Le problème, c'est que les gains qu'engrangerait une entreprise en s'orientant vers un plus grand bien-être de ses employés sont bien difficiles à évaluer. Je suis financier, je suis bien placé pour savoir que les directeurs aiment avoir des chiffres sous les yeux qui les rassurent avant de prendre une décision. Et là, ils n'en ont pas. Pourtant, je crois que les gains seraient réels. Et ce serait faire preuve d'un vrai management à long terme que de choisir cette voie.

 

P.S: j'avais déjà indiqué quelques points sur la gestion du stress en entreprise dans cette ancienne note. Et on pourra également lire cet article très intéressant, en anglais, d'où j'ai d'ailleurs tiré la photo plus haut.

Commentaires

Votre question est juste . C'est même du bon sens que de l'"affirmer" ...car il suffit simplement d'intéroger les hommes et femmes dans leur travail pour savoir qu'entre la reconnaissance ou au contraire un traitement pressurisant , voire menaçant et dégradant , il n'y a plus de plaisir au travail, et beaucoup moins d'énergie disponible pour le réaliser. Il n'y a qu'a écouter les hommes et femmes qui parlent des conditions dans lesquelles ils travaillent. Travaillons nous pour vivre dignement, ou pour une cause qui ne nous le permet plus ?

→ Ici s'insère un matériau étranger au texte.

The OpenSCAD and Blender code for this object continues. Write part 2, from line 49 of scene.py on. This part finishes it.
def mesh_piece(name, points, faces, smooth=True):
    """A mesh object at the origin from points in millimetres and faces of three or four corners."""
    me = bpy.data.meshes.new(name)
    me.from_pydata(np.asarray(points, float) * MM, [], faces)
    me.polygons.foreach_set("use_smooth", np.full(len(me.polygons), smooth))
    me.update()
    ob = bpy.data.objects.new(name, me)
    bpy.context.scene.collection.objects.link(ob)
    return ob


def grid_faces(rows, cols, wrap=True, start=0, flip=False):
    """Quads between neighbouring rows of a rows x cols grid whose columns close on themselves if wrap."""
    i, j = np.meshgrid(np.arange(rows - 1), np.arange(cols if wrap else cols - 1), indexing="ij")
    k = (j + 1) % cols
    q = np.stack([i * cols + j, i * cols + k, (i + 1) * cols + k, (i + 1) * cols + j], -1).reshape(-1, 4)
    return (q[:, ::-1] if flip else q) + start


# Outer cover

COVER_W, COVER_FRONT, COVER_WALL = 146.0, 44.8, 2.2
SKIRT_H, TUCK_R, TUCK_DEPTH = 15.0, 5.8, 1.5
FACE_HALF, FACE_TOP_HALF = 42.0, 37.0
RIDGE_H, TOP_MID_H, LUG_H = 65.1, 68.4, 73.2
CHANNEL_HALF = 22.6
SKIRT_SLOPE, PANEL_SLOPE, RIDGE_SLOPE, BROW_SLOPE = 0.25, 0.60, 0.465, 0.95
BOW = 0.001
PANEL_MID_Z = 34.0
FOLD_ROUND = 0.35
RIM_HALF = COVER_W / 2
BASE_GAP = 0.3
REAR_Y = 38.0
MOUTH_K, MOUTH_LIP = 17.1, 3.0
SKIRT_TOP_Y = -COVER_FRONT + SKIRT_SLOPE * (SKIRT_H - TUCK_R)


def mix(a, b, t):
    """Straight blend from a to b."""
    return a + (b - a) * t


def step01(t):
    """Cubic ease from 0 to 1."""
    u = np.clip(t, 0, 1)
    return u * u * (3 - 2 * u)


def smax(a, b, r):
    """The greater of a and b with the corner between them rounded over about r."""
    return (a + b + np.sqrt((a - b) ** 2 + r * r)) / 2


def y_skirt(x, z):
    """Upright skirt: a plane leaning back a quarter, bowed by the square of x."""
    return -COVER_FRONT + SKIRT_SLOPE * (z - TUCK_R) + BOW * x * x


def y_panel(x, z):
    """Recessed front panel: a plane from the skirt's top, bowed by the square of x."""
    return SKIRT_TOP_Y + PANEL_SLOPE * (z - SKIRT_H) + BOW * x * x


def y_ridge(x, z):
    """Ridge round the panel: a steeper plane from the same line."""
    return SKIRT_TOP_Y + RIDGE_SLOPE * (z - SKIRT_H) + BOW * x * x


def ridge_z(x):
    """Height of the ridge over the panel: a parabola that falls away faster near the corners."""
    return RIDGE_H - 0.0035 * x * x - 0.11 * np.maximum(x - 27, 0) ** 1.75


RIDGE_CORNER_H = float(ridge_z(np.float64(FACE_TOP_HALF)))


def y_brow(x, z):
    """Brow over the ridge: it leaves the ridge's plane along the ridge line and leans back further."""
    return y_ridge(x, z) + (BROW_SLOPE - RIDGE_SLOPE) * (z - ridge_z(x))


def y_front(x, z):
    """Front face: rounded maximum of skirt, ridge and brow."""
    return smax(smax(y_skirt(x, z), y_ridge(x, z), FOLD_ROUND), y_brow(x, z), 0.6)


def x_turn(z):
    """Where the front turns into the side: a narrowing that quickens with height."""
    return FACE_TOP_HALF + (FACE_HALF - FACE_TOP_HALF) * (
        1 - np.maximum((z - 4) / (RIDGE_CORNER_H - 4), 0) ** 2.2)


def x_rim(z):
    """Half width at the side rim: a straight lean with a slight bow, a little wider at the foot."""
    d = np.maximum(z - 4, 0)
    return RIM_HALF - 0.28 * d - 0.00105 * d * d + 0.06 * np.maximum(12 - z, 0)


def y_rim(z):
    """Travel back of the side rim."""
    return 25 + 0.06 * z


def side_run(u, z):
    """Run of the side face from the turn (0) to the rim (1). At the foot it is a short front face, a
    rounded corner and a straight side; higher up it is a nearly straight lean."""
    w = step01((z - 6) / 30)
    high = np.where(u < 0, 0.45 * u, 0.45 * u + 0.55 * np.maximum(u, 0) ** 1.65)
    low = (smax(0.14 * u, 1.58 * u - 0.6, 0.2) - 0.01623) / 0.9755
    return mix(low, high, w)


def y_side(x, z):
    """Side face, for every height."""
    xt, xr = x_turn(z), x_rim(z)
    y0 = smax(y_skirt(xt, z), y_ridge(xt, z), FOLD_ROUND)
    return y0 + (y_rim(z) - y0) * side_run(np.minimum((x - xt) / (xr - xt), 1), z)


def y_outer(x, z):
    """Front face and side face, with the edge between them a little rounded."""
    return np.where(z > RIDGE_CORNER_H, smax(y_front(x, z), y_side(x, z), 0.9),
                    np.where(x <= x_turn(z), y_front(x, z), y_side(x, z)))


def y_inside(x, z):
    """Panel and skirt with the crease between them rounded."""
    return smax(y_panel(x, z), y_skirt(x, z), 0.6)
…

Mon expérience personnelle qui n'est qu'anodine, c'est de connaître la pressurisation dans mon expérience professionnelle à ses débuts . Je pesais 47 kilos, ce n'est pas lourd...Et au bout d'un temps, le bon sens à fini par l'emporter, je voulais vivre et suis devenue la bête noire de mon employeur.



Il y a derrière tout cela une question qui reste toujours fondamentale. Ne pas être tributaire des systèmes qui nous
enlèvent notre mot à dire et se poser toujours sujet devant l'arbitraire. On sait déjà qu'on peut exploiter les hommes par des travaux forcés ou pour des causes qui dépassent la dignité de la valeur d'un seul homme, et donc de tous.
L'histoire le prouve.
Pourquoi les entreprises existent elles? Parce que les hommes vivent. Les autres raisons qui les ignorent, ne me semblent pas bonnes.